Mr. Heath: The hon. Gentleman makes an important point—although I must say that my business is being a Member of Parliament. He is right to say that a lot of databases are corrupted and that when one puts rubbish into a database one gets rubbish out. The register is too important to have rubbish put into it, and I accept the point that he makes.

We have to get through many groups of amendments in the next couple of hours, so I shall not speak at length. I shall briefly introduce amendment No. 1, which
8 Nov 2005 : Column 196
I   tabled. As the hon. Member for Huntingdon said, it has a typographical error and should read "2005", not "2001". I think that that is what the original text said. All I seek from the Minister is clear guidance for registration officers that it is important to look after people with disabilities in the registration process as well as in the voting process. We are getting it right more and more in the voting process, but I am less convinced about the registration process.

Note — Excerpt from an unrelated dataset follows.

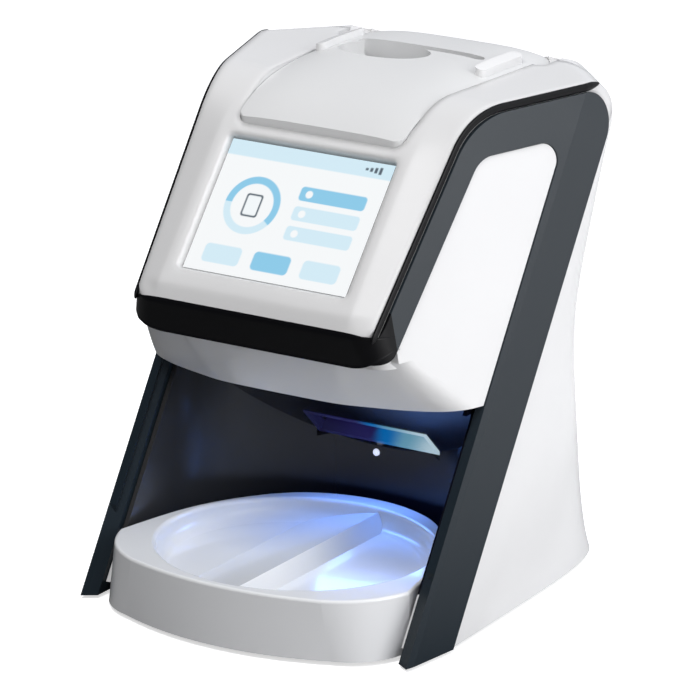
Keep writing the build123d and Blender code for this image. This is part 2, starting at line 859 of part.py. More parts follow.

Communication with people with disabilities needs to be appropriate, and that is not always the case. Canvass officers need the appropriate skills to communicate with people with disabilities and registration officers may need to use means of communication that are not the obvious ones. Instead of advertisements in newspapers, they might need to be placed in specialised forms of media that will reach those who would otherwise not be reached. The whole question of household registration as opposed to individual registration also needs to be considered. If one or two people in a house have disabilities, they may need specific and separate treatment to enable them to register correctly.

The Disability Discrimination Act 2005 will—I   think—impose a duty on registration officers as of December 2006, and that general duty may cover all the issues that I have mentioned. However, this is an opportunity to be explicit before that date and ensure that a sector of the community is not effectively disbarred from taking part in the democratic process. That is the purpose of my amendment. I do not intend to press it to a Division, but I hope that the Minister will respond positively to it.